Hier en daar zijn bij Janse tekenen zichtbaar dat hij zich van deze visie losmaakt, maar het schema is toch nog duidelijk aanwezig. De nieuwere historiografie – vertegenwoordigd door historici als Erich S. Gruen en Eric M. Meyers – heeft erop gewezen dat deze interpretatie voorbijgaat aan de eigen aard van de hellenistische religiepolitiek. Die hield namelijk in dat overwonnen volkeren godsdienstvrijheid genoten en loyaliteit via belastingen en politieke participatie toonden. Wat Antiochus IV Epifanes deed toen hij de Tempel ombouwde en joodse gebruiken als de besnijdenis en sjabbat verbood, ging dus juist tégen de gangbare hellenistische politiek in. De opstand van de Makkabeeën was daarom ook niet zozeer een opstand tegen het hellenisme, maar tegen de dictatuur van Antiochus en voor de vrijheid van godsdienst. Politieke onafhankelijkheid werd ook niet nagejaagd, die verwierven de Makkabeeën als hellenistische vazalvorsten pas in een langzaam proces en zonder vooropgezet doel.
De verhouding tussen jodendom en hellenisme lag dus veel complexer dan lange tijd gedacht. Zowel de vroege kerk alsook het jodendom waren voortdurend in contact en dialoog met het hellenisme, maakten gebruik van het hellenistische begrippenapparaat en probeerden de eigen religieuze identiteit te articuleren in termen aanvaardbaar en inzichtelijk voor hellenistische medeburgers.
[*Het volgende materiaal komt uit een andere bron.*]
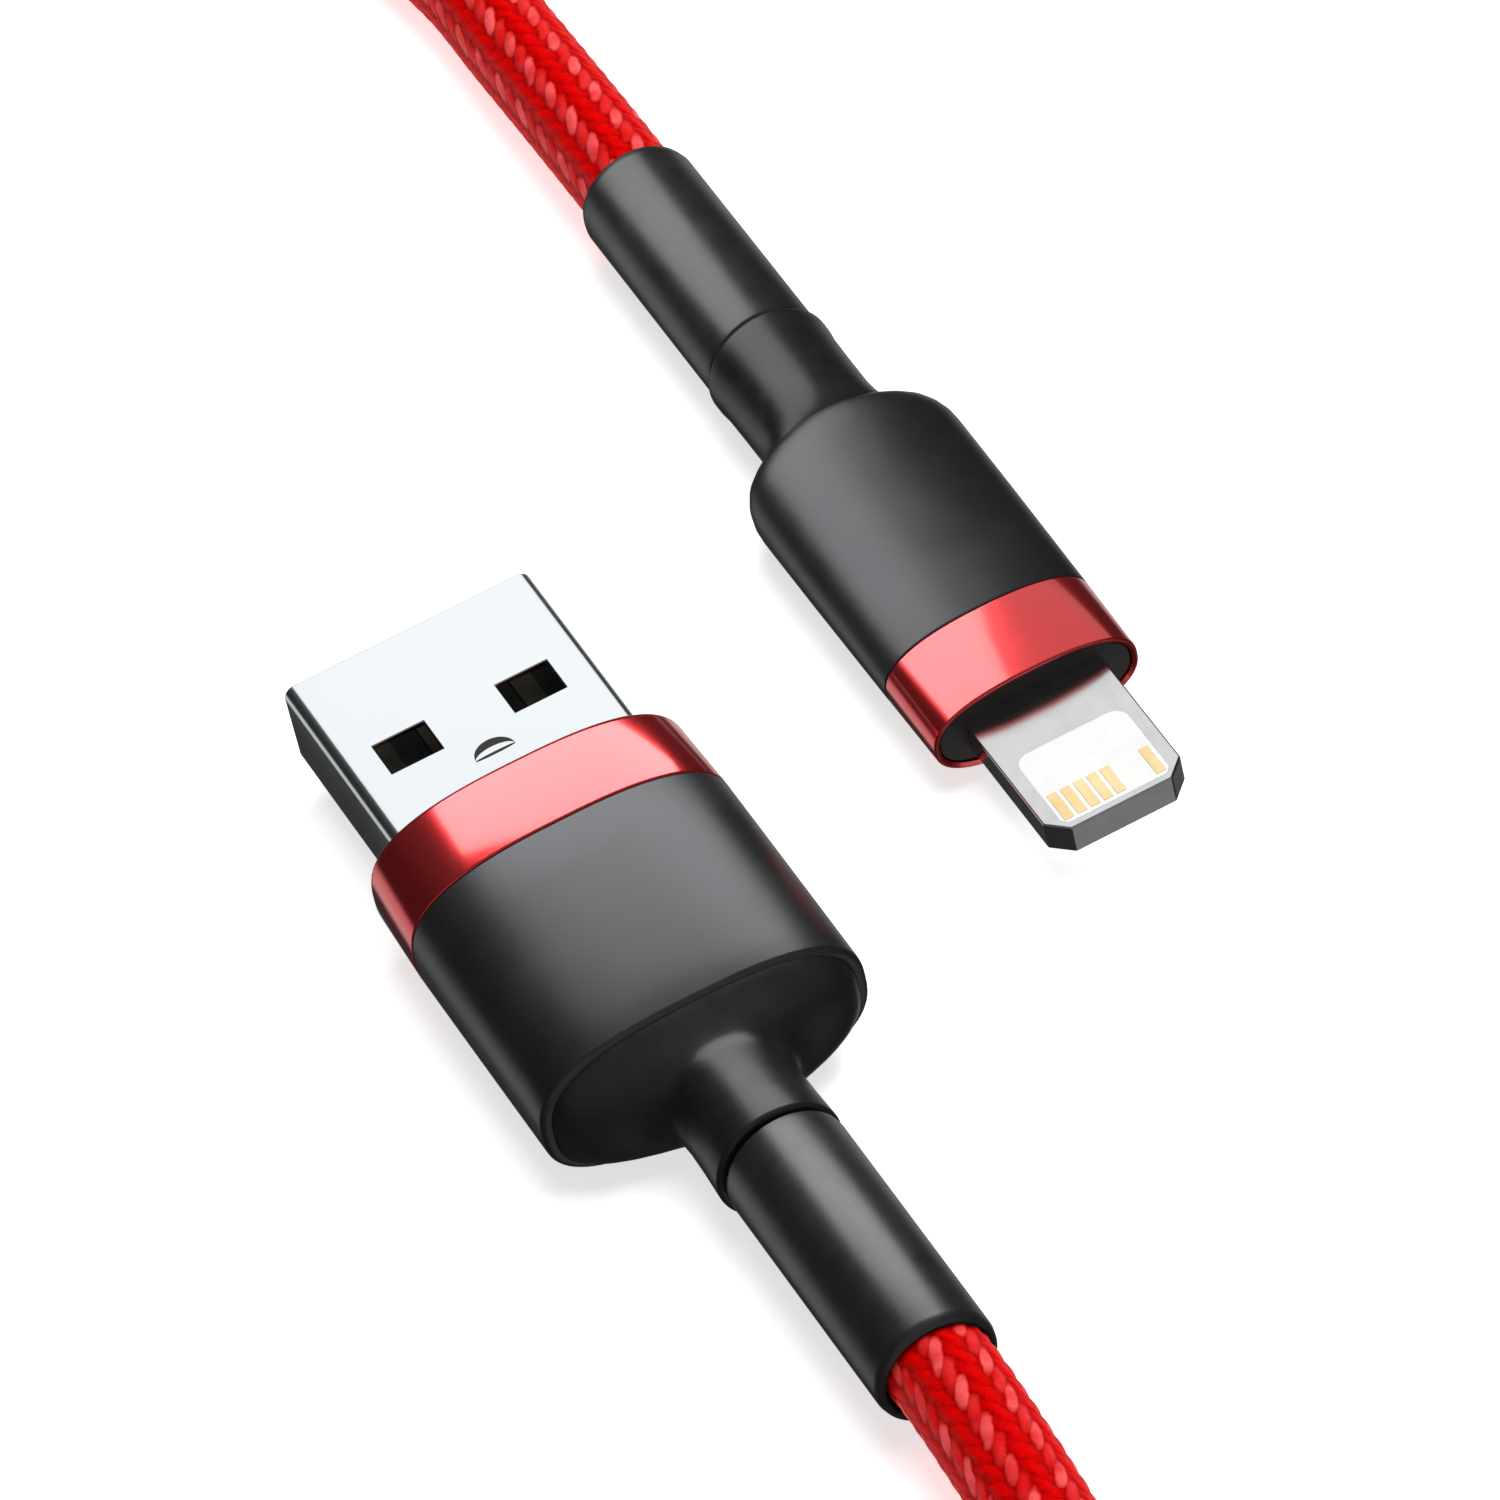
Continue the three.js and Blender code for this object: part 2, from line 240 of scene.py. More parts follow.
# ---------- materials ----------
class Tree:
    """Shorthand for a material's nodes."""

    def __init__(self, name):
        self.material = bpy.data.materials.new(name)
        self.material.use_nodes = True
        self.nodes = self.material.node_tree.nodes
        self.links = self.material.node_tree.links
        self.shader = self.nodes["Principled BSDF"]

    def new(self, kind, **settings):
        node = self.nodes.new(kind)
        for key, value in settings.items():
            setattr(node, key, value)
        return node

    def plug(self, socket, value):
        if isinstance(value, bpy.types.NodeSocket):
            self.links.new(value, socket)
        else:
            socket.default_value = value

    def math(self, operation, a, b=0.0, clamp=False):
        node = self.new("ShaderNodeMath", operation=operation, use_clamp=clamp)
        self.plug(node.inputs[0], a)
        self.plug(node.inputs[1], b)
        return node.outputs[0]

    def noise(self, vector, scale, detail=2.0, roughness=0.5):
        node = self.new("ShaderNodeTexNoise")
        self.plug(node.inputs["Vector"], vector)
        node.inputs["Scale"].default_value = scale
        node.inputs["Detail"].default_value = detail
        node.inputs["Roughness"].default_value = roughness
        return node.outputs["Fac"]

    def ramp(self, factor, stops):
        node = self.new("ShaderNodeValToRGB")
        ramp = node.color_ramp
        while len(ramp.elements) < len(stops):
            ramp.elements.new(0.5)
        for element, (place, colour) in zip(ramp.elements, stops):
            element.position = place
            element.color = (*colour, 1)
        self.plug(node.inputs["Fac"], factor)
        return node.outputs["Color"]

    def span(self, value, low, high, to_low, to_high):
        node = self.new("ShaderNodeMapRange")
        self.plug(node.inputs["Value"], value)
        for socket, number in zip(("From Min", "From Max", "To Min", "To Max"),
                                  (low, high, to_low, to_high)):
            node.inputs[socket].default_value = number
        return node.outputs[0]

    def bump(self, height, distance, strength):
        node = self.new("ShaderNodeBump")
        node.inputs["Distance"].default_value = distance
        node.inputs["Strength"].default_value = strength
        self.plug(node.inputs["Height"], height)
        return node.outputs["Normal"]

    def place(self):
        return self.new("ShaderNodeTexCoord").outputs["Object"]


def surface(name, colour_a, colour_b, roughness, metallic=0.0, mottle=900.0, grain=6000.0,
            grain_depth=0.000004, coat=0.0, coat_roughness=0.05, coat_ior=1.5,
            specular=0.5):
    """A plain finish with faint mottling in colour and gloss and a fine grain."""
    tree = Tree(name)
    place = tree.place()
    cloud = tree.noise(place, mottle, 3.0)
    tree.plug(tree.shader.inputs["Base Color"],
              tree.ramp(cloud, [(0.3, colour_a), (0.7, colour_b)]))
    tree.plug(tree.shader.inputs["Roughness"],
              tree.span(cloud, 0.3, 0.7, roughness * 0.92, roughness * 1.08))
    tree.shader.inputs["Metallic"].default_value = metallic
    tree.shader.inputs["Coat Weight"].default_value = coat
    tree.shader.inputs["Coat Roughness"].default_value = coat_roughness
    tree.shader.inputs["Coat IOR"].default_value = coat_ior
    tree.shader.inputs["Specular IOR Level"].default_value = specular
    fine = tree.noise(place, grain, 2.0)
    tree.plug(tree.shader.inputs["Normal"], tree.bump(fine, grain_depth, 0.5))
    return tree.material


def float_nodes(tree, share, v, middle, slope, shift):
    """Height of the floats in one column, and the number of the nearest strand."""
    across = tree.math("MULTIPLY", tree.math("SUBTRACT", share, middle), 2.0)
    strand = tree.math("ADD", tree.math("MULTIPLY", across, slope), v)
    strand = tree.math("ADD", strand, shift)
    nearest = tree.math("FLOOR", tree.math("ADD", strand, 0.5))
    off = tree.math("SUBTRACT", strand, nearest)
    curve = tree.math("MULTIPLY", tree.math("MULTIPLY", off, off), STRAND_FLATNESS)
    crown = tree.math("SUBTRACT", 1.0, curve, clamp=True)
    dip = tree.math("COSINE", tree.math("MULTIPLY", across, math.pi))
    height = tree.math("ADD", tree.math("MULTIPLY", crown, 0.5),
                       tree.math("MULTIPLY", dip, 0.5))
    return height, nearest


def braid_material():
    """Columns of slanted floats, with a pale pink painted highlight on the crests of every other
    float of one direction. The weave coordinates count columns round the cord and strands along it."""
    tree = Tree("braid_weave")
    uv = tree.new("ShaderNodeUVMap", uv_map="weave").outputs["UV"]
    parts = tree.new("ShaderNodeSeparateXYZ")
    tree.plug(parts.inputs[0], uv)
    wander = tree.math("SUBTRACT", tree.noise(uv, 1.7, 1.0), 0.5)
    u = tree.math("ADD", parts.outputs[0], tree.math("MULTIPLY", wander, 0.22))
    v = tree.math("ADD", parts.outputs[1], tree.math("MULTIPLY", wander, 0.5))
    share = tree.math("FRACT", u)
    light, number = float_nodes(tree, share, v, 0.25, -1.0, 0.0)
    dark, _ = float_nodes(tree, share, v, 0.75, 1.0, 0.5)
    top = tree.math("MAXIMUM", light, dark)
    fibre = tree.noise(tree.place(), 4200.0, 3.0)
    mix = tree.new("ShaderNodeMix", data_type="RGBA")
    tree.plug(mix.inputs["Factor"], painted_highlight_amount(tree, uv, u, light, number, fibre))
    # Painted shade: the red darkens where the floats sink between strands; the fibre noise adds the
    # yarn's own uneven tone.
    shade = tree.math("ADD", tree.math("MULTIPLY", top, 0.62),
                      tree.math("MULTIPLY", fibre, 0.4))
    tree.plug(mix.inputs[6], tree.ramp(shade, [
        (0.2, (0.2, 0.0, 0.0)), (0.5, (0.5, 0.0, 0.0)), (0.85, (0.78, 0.0, 0.0))]))
    # Painted highlight: pale pink where light would glint on the float crests.
    mix.inputs[7].default_value = (0.95, 0.12, 0.12, 1)
    tree.plug(tree.shader.inputs["Base Color"], mix.outputs[2])
    tree.shader.inputs["Roughness"].default_value = 0.6
    tree.shader.inputs["Specular IOR Level"].default_value = 0.12
    tree.shader.inputs["Sheen Weight"].default_value = 0.02
    tree.shader.inputs["Sheen Roughness"].default_value = 0.4
    yarn = tree.math("ADD", top, tree.math("MULTIPLY", fibre, 0.5))
    tree.plug(tree.shader.inputs["Normal"], tree.bump(yarn, 0.00012, 0.7))
    return tree.material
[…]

Dat ook een boek als 2 Makkabeeën, dat de strijd tegen de dictatoriale Seleuciden beschrijft, daarin meegaat en gebruikmaakt van hellenistische geschiedmodellen, hoeft dan ook niet te verbazen.
Een tweede discussiepunt heeft te maken met de canonvorming. Janse geeft van het historische proces een mooi overzicht, maar komt tot de conclusie dat protestanten er geen goed aan doen om de canon van de synagoge te accepteren en daarmee af te wijken van de canon zoals die door kerkvaders als Augustinus is vastgesteld – dus mét de deuterocanonieke boeken. Nu val ik Janse gelijk bij in zijn pleidooi voor meer waardering en studie van de apocriefen, zijn eigen boek is een goed voorbeeld van de vruchten die daardoor te plukken zijn, maar het afschrijven van het ‘synagogale’ argument gaat mij net iets te vlug. Dat heeft er mede ook mee te maken dat ik in navolging van Daniel Boyarin de ‘parting of the ways’ tussen jodendom en christendom later dateer dan Janse doet, waardoor het proces van canonvorming in de eerste twee eeuwen zich ontwikkelt in voortdurende (kritische) dialoog tussen zich vormende orthodoxieën van rabbijns jodendom en katholiek christendom. Een kerkvader als Hiëronymus is nog deel van dat wederzijdse proces en zijn canonvoorstel conform de Hebreeuwse Bijbel is niet alleen missionair gemotiveerd, maar ook een uiting van consensus tussen joden en christenen in Palestina.
De (oudtestamentische) canon zoals die in de synagoge en in protestantse kerken functioneert mogen we dan ook als ‘genoegzaam’ aanmerken voor de openbaring van God. Ook historische processen gaan niet buiten het werk van de Geest om. Tegelijkertijd verdient de studie van de apocriefen – zoals de reformatoren ook benadrukten – de nodige aandacht. De auteur van de brief aan de Hebreeën opent met te stellen dat God eertijds ‘op velerlei wijzen en langs velerlei wegen’ heeft gesproken ‘tot de voorouders’. Het is goed mogelijk dat hij daarbij zowel aan de huidige canonieke als apocriefe en wellicht ook nog verloren gegane geschriften heeft gedacht. Wie dus het bloemenperkje van de apocriefen (Luther) overslaat, doet zichzelf tekort. Janse’s boek zet daar terecht een krachtige streep onder.